Every epoch has its issues. The Cretaceous Period wiped out dinosaurs, the Middle Ages plagued an entire continent, the Age of Discovery forced Natives from their homeland, and the Gilded Age coated a system of political and industrial abuse in shiny, glimmering gold. And as all ages have their messes, all messes — including ours today — have their muckrakers.
The term “muckraker”, as it exists today, came about in the early twentieth century; it was used to describe those who pushed the mire off contemporary issues, exposing them as they truly were to the public. These journalists typically ‘raked’ with their pen (though the advent of photography encouraged some to capture images, which dragged an unwashed public even further into the muck). It is at this conjunction where the unique pillars of Oliver’s journalistic techniques — his unique mix of drunken humor, public appeal, and Progressive Era muckraking — unfold.
Created in 2014, John Oliver’s Last Week Tonight is now a staple of American comedic-journalism alongside Trevor Noah’s The Daily Show and Stephen Colbert’s The Late Show. Oliver compensates in every way possible for what the latter two programs lack. Public broadcasting censors restrict Noah and Colbert from finding the proper vigor to drive the point home. Last Week Tonight, however, is licensed under HBO — a private enterprise — which allows for a full-fledged screaming match speckled with profanities. Oliver wisely uses this feature to his advantage.
It is for this reason that Oliver can rightfully be crowned a modern muckraker, while Colbert and Noah cannot: muckrakers of both the Progressive and Contemporary Eras are not restricted in their journalism by the censors of a parent company or personal censors of modesty. Oliver is not a modest man — though neither was Upton Sinclair.
Another litmus test of muckraking is the journalists’ call to public appeal. To make an audience truly care — not just laugh or cry or cringe — one must present the piece in such a way as to solicit a response or action, not merely a reaction. In its depiction of the horrors of the early twentieth century meatpacking industry, Sinclair’s The Jungle (1905) led to the passage of the Meat Inspection Act of 1906. Indeed, public action was fierce; Sinclair said of his novel, “I aimed at the public’s heart, and by accident I hit in the stomach.”
Oliver follows Sinclair’s realization and aims only at the stomach. The modern muckraker broadcasts from his gut, and hopes to hit his audience in precisely the same way. Rarely — if ever — does Oliver go for the teary-eyed approach as so many others do. Rather, Oliver knows that a gut feeling is far more potent than an intellectual — or even emotional — attachment.

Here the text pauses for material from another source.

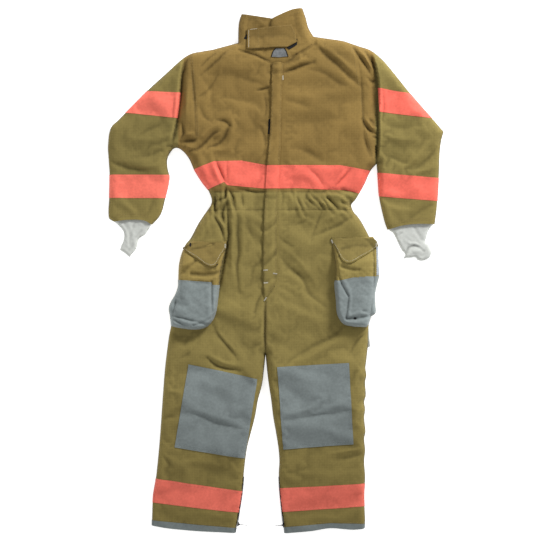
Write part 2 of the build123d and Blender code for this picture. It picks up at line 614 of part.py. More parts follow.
# ---- legs ---------------------------------------------------------------------------------------------------------------------
for side, g in LEG.items():
    half = LEG_DEPTH / 2
    thigh = g["thigh_outer"] + g["thigh_inner"]
    shin = g["shin_outer"] + g["shin_inner"]
    hip_end = middle(g["thigh_outer"][0], g["thigh_inner"][-1])
    knee_end = middle(g["thigh_outer"][-1], g["thigh_inner"][0])
    hem_end = middle(g["shin_outer"][-1], g["shin_inner"][0])
    leg_trim = wrapped_strip(shin, LEG_DEPTH, g["band"], TRIM, [knee_end, hem_end])
    hem_guard = wrapped_strip(shin, LEG_DEPTH, g["guard"], TRIM, [knee_end, hem_end])
    save(leg_trim, f"leg_trim_{side}")
    save(hem_guard, f"hem_guard_{side}")

    for name, outline, mouths, less in (
        ("thigh", thigh, [hip_end, knee_end], []),
        ("shin", shin, [knee_end, hem_end], [leg_trim, hem_guard]),
    ):
        save(fabric_shell(outline, 0, LEG_DEPTH, SHELL, mouths, less=less), f"{name}_{side}")
        liner_outline = inset(outline, LINER_INSET, edges_at(outline, mouths))
        liner = fabric_shell(liner_outline, LINER_INSET, LEG_DEPTH - LINER_INSET, LINER, mouths)
        save(liner, f"{name}_liner_{side}")

    # the knee patch is one piece of fabric, parted here at the knee's fold line
    for name, y_mid in (("upper", KNEE_Y + FOLD_GAP + 100), ("lower", KNEE_Y - FOLD_GAP - 100)):
        with BuildPart() as patch:
            with BuildSketch(Plane.XY.offset(LEG_DEPTH)):
                with BuildLine():
                    Polyline(*g["knee"], close=True)
                make_face()
                with Locations(((g["knee"][0][0] + g["knee"][2][0]) / 2, y_mid)):
                    Rectangle(400, 200, mode=Mode.INTERSECT)
            extrude(amount=PATCH)
        save(patch.part, f"knee_patch_{name}_{side}")

    # leg zip, on the shin's inner wall: x runs up the leg, z points out of the wall
    hem, knee_side = Vector(*g["shin_inner"][0]), Vector(*g["shin_inner"][1])
    up = (knee_side - hem).normalized()
    out = Vector(1, 0, 0) if side == "right" else Vector(-1, 0, 0)
    normal = (out - up * out.dot(up)).normalized()
    wall = Plane(origin=hem + Vector(0, 0, half) + up * LEG_ZIP_FOOT, x_dir=up, z_dir=normal)
    proud = TRIM + 0.1  # the hem guard passes under the zip's foot
    with BuildPart() as leg_zip_chain:
        with BuildSketch(wall.offset(proud)):
            with Locations((LEG_ZIP_LENGTH / 2, 0)):
                Rectangle(LEG_ZIP_LENGTH, 26)
        extrude(amount=ZIP_TAPE)
        with BuildSketch(wall.offset(proud + ZIP_TAPE)):
            with Locations((LEG_ZIP_LENGTH / 2, 0)):
                Rectangle(LEG_ZIP_LENGTH, TEETH)
            with Locations((1.5, 0), (LEG_ZIP_LENGTH - 1.5, 0)):
                Rectangle(3, 2 * TEETH)
        extrude(amount=1.6)
    save(leg_zip_chain.part, f"leg_zip_chain_{side}")

    # the slider is closed at the hem, and its pull turns on a pin between two ears
    saddle_low = proud + ZIP_TAPE + SLIDER_FIT
    saddle_x = 16.0
    pin_height = saddle_low + 5.4
    with BuildPart() as leg_zip_slider:
        with BuildSketch(wall.offset(saddle_low)):
            with Locations((saddle_x, 0)):
                Rectangle(13, SLIDER_WIDE)
        extrude(amount=3.0)
        with BuildSketch(wall.offset(saddle_low)):
            with Locations((saddle_x, 0)):
                Rectangle(13, TEETH + 2 * SLIDER_FIT)
        extrude(amount=1.6, mode=Mode.SUBTRACT)
        with BuildSketch(wall.offset(saddle_low + 3.0)):
            with Locations((saddle_x, 3.4), (saddle_x, -3.4)):
                Rectangle(4.4, 1.4)
        extrude(amount=4.0)
        with BuildSketch(Plane(origin=wall.from_local_coords(Vector(saddle_x, -3.4, pin_height)),
                               x_dir=wall.x_dir, z_dir=wall.y_dir)):  # fmt: skip
            Circle(PIN_RADIUS)
        extrude(amount=6.8)
    save(leg_zip_slider.part, f"leg_zip_slider_{side}")

    with BuildPart() as leg_zip_pull:
        with BuildSketch(Plane(origin=wall.from_local_coords(Vector(saddle_x, -2.2, pin_height)),
                               x_dir=wall.x_dir, z_dir=wall.y_dir)):  # fmt: skip
            Circle(1.9)
            with Locations((0, -PULL_LENGTH / 2)):
                Rectangle(1.4, PULL_LENGTH)
            Circle(PIN_RADIUS + PIN_FIT, mode=Mode.SUBTRACT)
        extrude(amount=4.4)
    save(leg_zip_pull.part, f"leg_zip_pull_{side}")
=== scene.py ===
"""How the turnout coverall looks: cloth shells with sewn-on trim, pockets, flaps, zips and stitching.

The shells are made from one flat outline, in millimetres, as a front and a back sheet that meet along
the sides. x runs to the wearer's left, y to the collar and z up out of the front.
"""

import json
import math
from functools import partial

import bpy
import numpy as np
from mathutils import Vector
from mathutils.bvhtree import BVHTree
from mathutils.geometry import delaunay_2d_cdt
from mathutils.kdtree import KDTree
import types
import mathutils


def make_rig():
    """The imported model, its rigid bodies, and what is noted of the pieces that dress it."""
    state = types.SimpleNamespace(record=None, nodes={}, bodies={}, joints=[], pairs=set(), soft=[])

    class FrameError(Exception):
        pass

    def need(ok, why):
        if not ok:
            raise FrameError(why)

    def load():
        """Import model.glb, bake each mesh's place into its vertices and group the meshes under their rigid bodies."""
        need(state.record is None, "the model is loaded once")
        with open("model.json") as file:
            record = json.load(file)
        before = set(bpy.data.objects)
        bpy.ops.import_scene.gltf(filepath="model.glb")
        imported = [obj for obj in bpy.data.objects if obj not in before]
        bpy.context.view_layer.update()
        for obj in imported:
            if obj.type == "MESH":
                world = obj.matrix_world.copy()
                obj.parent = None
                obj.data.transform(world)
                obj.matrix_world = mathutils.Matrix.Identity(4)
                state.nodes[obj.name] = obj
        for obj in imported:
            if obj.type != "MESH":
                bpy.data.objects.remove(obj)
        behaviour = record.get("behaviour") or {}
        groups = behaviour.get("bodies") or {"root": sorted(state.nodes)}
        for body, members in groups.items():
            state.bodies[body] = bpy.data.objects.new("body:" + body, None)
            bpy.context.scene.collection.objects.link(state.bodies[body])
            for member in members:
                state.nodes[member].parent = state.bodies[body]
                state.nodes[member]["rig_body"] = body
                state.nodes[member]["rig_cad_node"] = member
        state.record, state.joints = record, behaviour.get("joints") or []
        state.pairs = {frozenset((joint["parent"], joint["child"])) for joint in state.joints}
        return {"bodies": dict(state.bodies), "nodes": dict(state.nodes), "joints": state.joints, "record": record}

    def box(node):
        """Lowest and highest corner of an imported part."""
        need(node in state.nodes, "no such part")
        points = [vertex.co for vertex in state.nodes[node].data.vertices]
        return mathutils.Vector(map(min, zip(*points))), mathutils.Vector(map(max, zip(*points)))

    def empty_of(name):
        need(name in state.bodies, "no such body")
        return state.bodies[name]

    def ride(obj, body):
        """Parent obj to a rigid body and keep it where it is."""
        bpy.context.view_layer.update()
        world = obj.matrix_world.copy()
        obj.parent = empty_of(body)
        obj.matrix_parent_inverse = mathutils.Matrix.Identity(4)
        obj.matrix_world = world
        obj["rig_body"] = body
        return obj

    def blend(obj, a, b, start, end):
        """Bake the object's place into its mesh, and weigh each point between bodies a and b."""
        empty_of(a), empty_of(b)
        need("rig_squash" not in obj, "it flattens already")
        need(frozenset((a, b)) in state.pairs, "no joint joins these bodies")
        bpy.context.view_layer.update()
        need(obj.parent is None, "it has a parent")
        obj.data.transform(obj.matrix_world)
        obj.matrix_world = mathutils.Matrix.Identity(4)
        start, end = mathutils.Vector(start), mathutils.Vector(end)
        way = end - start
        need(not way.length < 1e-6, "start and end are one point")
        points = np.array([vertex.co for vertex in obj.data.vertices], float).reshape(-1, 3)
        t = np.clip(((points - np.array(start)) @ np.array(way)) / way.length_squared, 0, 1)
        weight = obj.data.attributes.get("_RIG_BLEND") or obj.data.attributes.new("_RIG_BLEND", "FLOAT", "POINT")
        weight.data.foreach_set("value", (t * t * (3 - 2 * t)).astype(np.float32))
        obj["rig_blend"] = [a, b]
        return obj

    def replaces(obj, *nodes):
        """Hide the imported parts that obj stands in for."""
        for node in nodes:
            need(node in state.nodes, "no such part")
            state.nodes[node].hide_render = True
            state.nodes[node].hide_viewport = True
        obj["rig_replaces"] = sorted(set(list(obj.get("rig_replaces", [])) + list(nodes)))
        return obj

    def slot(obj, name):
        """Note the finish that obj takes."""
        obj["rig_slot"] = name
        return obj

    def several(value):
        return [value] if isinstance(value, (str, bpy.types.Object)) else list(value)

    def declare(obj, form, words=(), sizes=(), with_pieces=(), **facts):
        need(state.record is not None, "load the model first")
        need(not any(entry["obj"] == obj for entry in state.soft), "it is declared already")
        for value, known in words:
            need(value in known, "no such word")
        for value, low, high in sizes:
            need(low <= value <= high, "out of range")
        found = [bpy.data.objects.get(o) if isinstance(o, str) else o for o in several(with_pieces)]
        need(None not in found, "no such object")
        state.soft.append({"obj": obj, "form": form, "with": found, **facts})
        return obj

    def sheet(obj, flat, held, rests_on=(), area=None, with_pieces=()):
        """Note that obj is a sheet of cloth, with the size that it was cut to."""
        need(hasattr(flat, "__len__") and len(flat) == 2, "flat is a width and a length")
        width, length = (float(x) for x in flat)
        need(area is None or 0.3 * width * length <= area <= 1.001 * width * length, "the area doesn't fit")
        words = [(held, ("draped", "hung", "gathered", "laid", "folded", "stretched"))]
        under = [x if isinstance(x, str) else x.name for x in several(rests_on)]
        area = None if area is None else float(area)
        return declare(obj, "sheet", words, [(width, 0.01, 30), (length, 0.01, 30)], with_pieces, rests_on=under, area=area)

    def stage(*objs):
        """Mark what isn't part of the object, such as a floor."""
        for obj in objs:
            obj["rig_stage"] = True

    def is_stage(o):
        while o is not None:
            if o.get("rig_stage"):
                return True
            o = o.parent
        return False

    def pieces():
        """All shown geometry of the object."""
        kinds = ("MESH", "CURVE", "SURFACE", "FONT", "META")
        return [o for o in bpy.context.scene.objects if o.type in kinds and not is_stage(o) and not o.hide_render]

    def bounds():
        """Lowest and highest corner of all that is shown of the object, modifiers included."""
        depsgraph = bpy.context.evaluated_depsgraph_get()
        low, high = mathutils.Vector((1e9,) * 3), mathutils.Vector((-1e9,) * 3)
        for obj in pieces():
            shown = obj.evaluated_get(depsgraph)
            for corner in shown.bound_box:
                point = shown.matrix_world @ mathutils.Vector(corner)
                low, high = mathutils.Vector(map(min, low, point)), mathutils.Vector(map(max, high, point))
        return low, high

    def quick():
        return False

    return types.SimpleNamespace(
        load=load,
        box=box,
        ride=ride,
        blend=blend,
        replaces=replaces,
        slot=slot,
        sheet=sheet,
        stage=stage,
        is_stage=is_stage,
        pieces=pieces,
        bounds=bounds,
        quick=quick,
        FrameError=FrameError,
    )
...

Drunken humor — the third pillar of Oliver’s muckraking — is often overlooked. Nearly everyone agrees that his show is somewhat humorous, even if the sacrilegious nature of the humor offends some. While muckrakers of yore did not attempt to persuade the collective public stomach by being funny (their intention was exactly the opposite), Oliver understands that the current world is quite different from that of the 1920’s and that desperation no longer sells. Oliver’s self-deprecating blindness and his persistent and shameless use of four-letter-words break down an audience’s inhibitions and allow them to sit comfortably in their chairs — at least until the other two pillars come along.
Each of Last Week Tonight’s greatest hits — including those on Televangelism, Net Neutrality, the Miss America Pageant, the Coal Industry — have distinctively contributed to what has become known as the “John Oliver Effect.” This phenomenon lauds the journalistic talents of Oliver and his staff, and represents just how much influence the man has over American culture and legislation. Oliver’s raking the grime off industry and politics is reminiscent of a particular era in American life. John Oliver leads the modern era in which journalists write the laws, sign the bills, and rule the day.